NEWS

Pavlidis probe gathers pace

The committee of MPs set up to investigate accusations of corruption against former Aegean minister Aristotelis Pavlidis heard the testimony of a senior Merchant Marine Ministry official on Saturday as several politicians called for a review of the law granting deputies immunity from prosecution. Testimony on Saturday from the General Secretary of the Merchant Marine Ministry, Yiannis Tzoannos, fuelled debate as he reportedly told the committee that coastal shipping routes for remote islands cannot be awarded to foreign-flagged vessels or vessels that belong to offshore firms. Tzoannos’s comments appear to refute testimony by ship owner Fotis Manousis, whose claims of blackmail led to the probe against Pavlidis. Manousis reportedly claims to have paid under the table to operate the Kavala-Lemnos-Samos route that was eventually awarded to a Bahamas-flagged vessel belonging to an offshore firm. The committee is today due to hear the testimony of Pavlidis’s daughter, who is alleged to have bought a home with cash of questionable origin.

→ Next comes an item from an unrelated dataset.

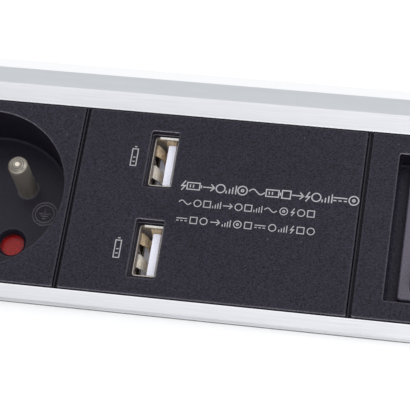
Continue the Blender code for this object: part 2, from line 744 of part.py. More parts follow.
def build_switch(span, black, bezel_grey, red, steel, brass):
    centre = 0.5 * (span[0] + span[1])
    frame = face_frame(centre)
    face = plate("switch_face", span, black)
    half_w, half_h = 0.5 * SWITCH_RECESS[0], 0.5 * SWITCH_RECESS[1]
    floor = SWITCH_LEDGE + 2.0
    tub = box("switch_tub", (-half_w - 1.4, half_w + 1.4), (-half_h - 1.4, half_h + 1.4),
              (-floor - 1.6, -1.0), frame)
    fuse(face, tub)
    well = box("switch_well", (-half_w, half_w), (-half_h, half_h), (-floor, 3.0), frame)
    body_w, body_h = 22.4, 29.4
    seat = box("switch_seat", (-0.5 * body_w - GAP, 0.5 * body_w + GAP),
               (-0.5 * body_h - GAP, 0.5 * body_h + GAP), (-floor - 4.0, 0.0), frame)
    cut(face, well, seat)

    body = box("switch_body", (-0.5 * BEZEL[0], 0.5 * BEZEL[0]),
               (-0.5 * BEZEL[1], 0.5 * BEZEL[1]), (-floor + 0.2, -SWITCH_LEDGE), frame,
               bezel_grey)
    bevel(body, 0.5, 2)
    can = box("switch_can", (-0.5 * body_w, 0.5 * body_w), (-0.5 * body_h, 0.5 * body_h),
              (-18.6, -floor + 0.8), frame)
    fuse(body, can)
    cavity_w, cavity_h = 0.5 * ROCKER[0] + 0.3, 0.5 * ROCKER[1] + 1.1
    cavity = box("rocker_cavity", (-cavity_w, cavity_w), (-cavity_h, cavity_h), (-15.4, 0.0),
                 frame)
    pivot_frame = face_frame(centre, z=-PIVOT_DEPTH) @ ALONG_X
    pivot_hole = cylinder("pivot_hole", PIVOT_RADIUS + 0.15, (-13.0, 13.0), pivot_frame,
                          segments=20)
    cut(body, cavity, pivot_hole)
    for i, y in enumerate((-2.0, 9.0), 1):
        slot = box(f"terminal_slot_{i}", (-3.5, 3.5), (y - 0.8, y + 0.8), (-21.0, -16.4), frame)
        cut(body, slot)
        blade = box(f"switch_terminal_{i}", (-3.1, 3.1), (y - 0.4, y + 0.4), (-25.5, -16.8),
                    frame, brass)
        bevel(blade, 0.2)

    cylinder("switch_pivot", PIVOT_RADIUS, (-10.9, 10.9), pivot_frame, steel, 20)
    lean = Matrix.Rotation(math.radians(ROCKER_TURN), 4, "X")
    rest = face_frame(centre, z=-PIVOT_DEPTH) @ lean
    side = Matrix.Rotation(math.radians(90.0), 4, "Z") @ Matrix.Rotation(
        math.radians(90.0), 4, "X"
    )
    rocker = prism("switch_rocker", rocker_outline(), -0.5 * ROCKER[0], 0.5 * ROCKER[0],
                   rest @ side, red)
    bevel(rocker, 0.35, 2)
    bore = cylinder("rocker_bore", PIVOT_RADIUS + 0.15, (-12.0, 12.0), rest @ ALONG_X,
                    segments=20)
    cut(rocker, bore)


# ---------------------------------------------------------------- mains inlet

def inlet_shape(width, height, chamfer):
    """Inlet outline: a rectangle whose two lower corners are cut off."""
    w, h = 0.5 * width, 0.5 * height
    return [(-w, h), (-w, -h + chamfer), (-w + chamfer, -h), (w - chamfer, -h),
            (w, -h + chamfer), (w, h)]


def build_inlet(black, steel):
    back = outer_corners()[3][0]
    outward = Matrix.Rotation(math.pi, 4, "Z") @ ALONG_Y
    frame = world_frame(INLET_X - CENTRE_X, back + INLET_GAP, INLET_Z, outward)
    flange = rounded_rectangle(*INLET_FLANGE, 2.0)
    body = prism("inlet_body", flange, 0.0, INLET_FLANGE_THICK, frame, black)
    bevel(body, 0.4)
    can = prism("inlet_can", inlet_shape(INLET_CUTOUT[0] - 0.6, INLET_CUTOUT[1] - 0.6, 4.0),
                -INLET_DEPTH, 1.0, frame)
    cavity = prism("inlet_cavity", inlet_shape(*INLET_CAVITY, 4.5), -15.0, 4.0, frame)
    fuse(body, can)
    cut(body, cavity)
    pins = (("live", -7.0, 1.0), ("neutral", 7.0, 1.0), ("earth", 0.0, -3.0))
    for name, x, y in pins:
        slot = box(f"inlet_slot_{name}", (x - 1.2, x + 1.2), (y - 2.2, y + 2.2),
                   (-INLET_DEPTH - 2.0, -12.0), frame)
        cut(body, slot)
        pin = box(f"inlet_pin_{name}", (x - 1.0, x + 1.0), (y - 2.0, y + 2.0),
                  (-INLET_DEPTH - 4.0, -2.0), frame, steel)
        bevel(pin, 0.3)


def clear_scene():
    for obj in list(bpy.data.objects):
        bpy.data.objects.remove(obj, do_unlink=True)


def main():
    clear_scene()
    aluminium = material("aluminium", (0.80, 0.81, 0.84), 0.35, 1.0)
    grey = material("cap_plastic", (0.06, 0.06, 0.065), 0.5)
    black = material("module_plastic", (0.035, 0.034, 0.042), 0.5)
    light = material("divider_plastic", (0.32, 0.32, 0.35), 0.5)
    bezel = material("bezel_plastic", (0.09, 0.085, 0.105), 0.4)
    red = material("red_plastic", (0.55, 0.02, 0.02), 0.4)
    white = material("white_plastic", (0.85, 0.85, 0.82), 0.5)
    steel = material("nickel_steel", (0.60, 0.58, 0.56), 0.3, 1.0)
    brass = material("brass", (0.80, 0.60, 0.30), 0.3, 1.0)
    copper = material("copper", (0.85, 0.45, 0.30), 0.3, 1.0)
    rubber = material("rubber", (0.02, 0.02, 0.02), 0.8)
    green = material("circuit_board", (0.02, 0.20, 0.08), 0.5)
    ferrite = material("ferrite", (0.05, 0.05, 0.05), 0.6)
    sleeve = material("capacitor_sleeve", (0.05, 0.08, 0.25), 0.35)

    spans = module_spans()
    build_housing(aluminium, grey, steel, rubber)
    build_dividers(light)
    for number, centre, span in zip((1, 2), socket_centres(), spans):
        build_socket(number, centre, span, black, red, steel, brass, steel)
    build_busbars(copper)
    build_usb(spans[2], black, steel, white, green, ferrite, sleeve)
    build_switch(spans[3], black, bezel, red, steel, brass)
    build_inlet(black, steel)


main()
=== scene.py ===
"""Desk power strip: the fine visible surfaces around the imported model.

Lengths in the shape functions are millimetres. Three frames are used: the world, the
tilted front (x along the strip, y up the slope, z outward) and each socket's turned frame.
"""
import json
import math

import bpy
import numpy as np
from bpy.props import FloatProperty, FloatVectorProperty, PointerProperty
from mathutils import Matrix, Vector


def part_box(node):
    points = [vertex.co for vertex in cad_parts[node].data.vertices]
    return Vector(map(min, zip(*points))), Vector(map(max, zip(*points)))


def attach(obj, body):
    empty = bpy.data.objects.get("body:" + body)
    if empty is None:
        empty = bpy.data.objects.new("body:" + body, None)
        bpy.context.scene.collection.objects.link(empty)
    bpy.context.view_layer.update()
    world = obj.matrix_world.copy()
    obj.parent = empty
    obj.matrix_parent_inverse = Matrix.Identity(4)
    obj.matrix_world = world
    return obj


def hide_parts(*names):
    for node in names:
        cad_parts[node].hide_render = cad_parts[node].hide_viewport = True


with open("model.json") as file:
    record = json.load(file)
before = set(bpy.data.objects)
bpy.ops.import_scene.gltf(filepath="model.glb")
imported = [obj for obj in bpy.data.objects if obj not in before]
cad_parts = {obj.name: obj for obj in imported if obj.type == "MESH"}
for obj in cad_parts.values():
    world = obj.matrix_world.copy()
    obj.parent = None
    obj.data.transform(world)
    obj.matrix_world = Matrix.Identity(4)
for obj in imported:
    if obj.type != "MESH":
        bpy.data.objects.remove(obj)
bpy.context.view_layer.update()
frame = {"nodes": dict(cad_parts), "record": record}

bl_info = {
    "name": "Desk power strip",
    "version": (1, 0, 0),
    "blender": (4, 5, 0),
    "location": "3D View > Sidebar > Power strip",
    "description": "Builds the visible surfaces of a desk power strip",
    "category": "Add Mesh",
}

MM = 0.001
BODY = "strip"

# Housing section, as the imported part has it
FACE_TILT = math.radians(61.0)
TOP_TILT = math.radians(5.5)
BAND = 46.95
LIP_TOP = 4.86
LIP_BOTTOM = 4.18
TOP_DEPTH = 36.0
BASE_Z = 0.3
TOE_Z = 0.1
PLATE_BACK = -2.2
PLATE_HALF = 0.5 * BAND - 0.2

PLATE_CORNER = 0.55
SMOOTH_ANGLE = math.radians(32.0)
PLATES = ("socket_face_1", "socket_face_2", "usb_face", "switch_face")

# Sockets
RECESS_RADIUS = 20.35
RECESS_DEPTH = 14.2
CUP_RADIUS = 21.85
FLOOR_BACK = -16.0
INSERT_TURN = math.radians(-49.0)
HOLE_OFFSET = 9.8
EARTH_OFFSET = 10.5
PIN_RADIUS = 2.4


# Turned profiles, as (radius, z) points; z is 0 on the front or on the cap's face
PIN_HOLE = ((0.01, -18.0), (2.9, -18.0), (2.9, -15.2), (3.0, -14.95), (3.6, -14.28),
            (3.75, -14.18), (3.75, -12.2), (0.01, -12.2))
EARTH_HOLE = ((0.01, -18.0), (2.45, -18.0), (2.45, -12.2), (0.01, -12.2))
EARTH_PIN = ((0.01, -28.2), (2.4, -28.2), (2.4, -14.0), (2.4, -2.2), (2.4, -1.4),
             (2.37, -1.1), (2.28, -0.8), (2.12, -0.56), (1.9, -0.4), (1.62, -0.3),
             (1.52, -0.35), (1.42, -0.35), (1.32, -0.28), (1.0, -0.24), (0.9, -0.29),
             (0.8, -0.29), (0.7, -0.22), (0.35, -0.2), (0.01, -0.2))
PIN_END = -0.7
SCREW_BORE = ((0.01, -6.0), (1.75, -6.0), (1.75, -1.5), (3.1, -1.5), (3.1, -0.3),
              (3.5, 0.1), (3.5, 2.0), (0.01, 2.0))
SCREW = ((0.01, -11.0), (1.0, -11.0), (1.3, -10.5), (1.3, -1.3), (2.6, -1.3),
         (2.8, -1.15), (2.8, -0.6), (2.7, -0.3), (2.4, -0.02), (1.9, 0.14), (1.2, 0.25),
         (0.5, 0.29), (0.01, 0.3))

# USB charger
CHARGER_FROM_SOCKET = 55.85
PORT_HOLES = {"upper": (-13.8, 11.42), "lower": (-13.8, -11.48)}
PORT_HOLE = (6.6, 14.65)
SHELL_FRONT = 2.5
SHELL = (5.7, 12.8)
TONGUE = (1.85, 10.6)
COLLAR = (7.8, 15.2)
COLLAR_HOLE = (5.82, 12.92)
COLLAR_BACK = -8.0

# Rocker switch
SWITCH_RECESS = (31.0, 36.8)
SWITCH_OPENING = (23.0, 30.0)
SWITCH_CAN = (22.4, 29.4)
SWITCH_BACK = -18.6
BEZEL = (25.6, 32.3)
BEZEL_DEPTH = 4.4
ROCKER = (19.4, 25.4)
ROCKER_LEAN = math.radians(-8.0)
ROCKER_DISH = 1.25
PIVOT_DEPTH = 9.5

# Mains inlet
INLET_CUT = (27.4, 20.0)
INLET_FLANGE = (31.0, 23.6)
INLET_DEPTH = 17.0

# Direction of the front
UP_SLOPE = Vector((0.0, math.cos(FACE_TILT), math.sin(FACE_TILT)))
OUTWARD = Vector((0.0, -math.sin(FACE_TILT), math.cos(FACE_TILT)))


def mount_point(name):
    """Place of one of the part's mounts, in mm."""
    for mount in frame["record"]["mounts"]:
        if mount["name"] == name:
            return Vector(mount["pos_m"]) / MM
    raise RuntimeError(f"the packed part has no mount {name}")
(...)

It will also hear testimony today from another shipowner, Giorgos Spanos, as well as from the Mayor of the Aegean island of Tilos, Tassos Aliferis, who last week brought a fresh set of blackmail charges against Pavlidis. Meanwhile, there has been debate about the law governing the accountability of ministers, with some prominent politicians calling for a change to existing legislation. «If a politician is charged, he should face justice,» Foreign Minister Dora Bakoyannis told Sunday’s Eleftherotypia. Former justice minister Michalis Stathopoulos said the investigation of former ministers should not be entrusted exclusively to ministers and prosecutors but to a mixed committee of judges and politicians. This would require a change to existing legislation governing ministers’ accountability before the law, he said.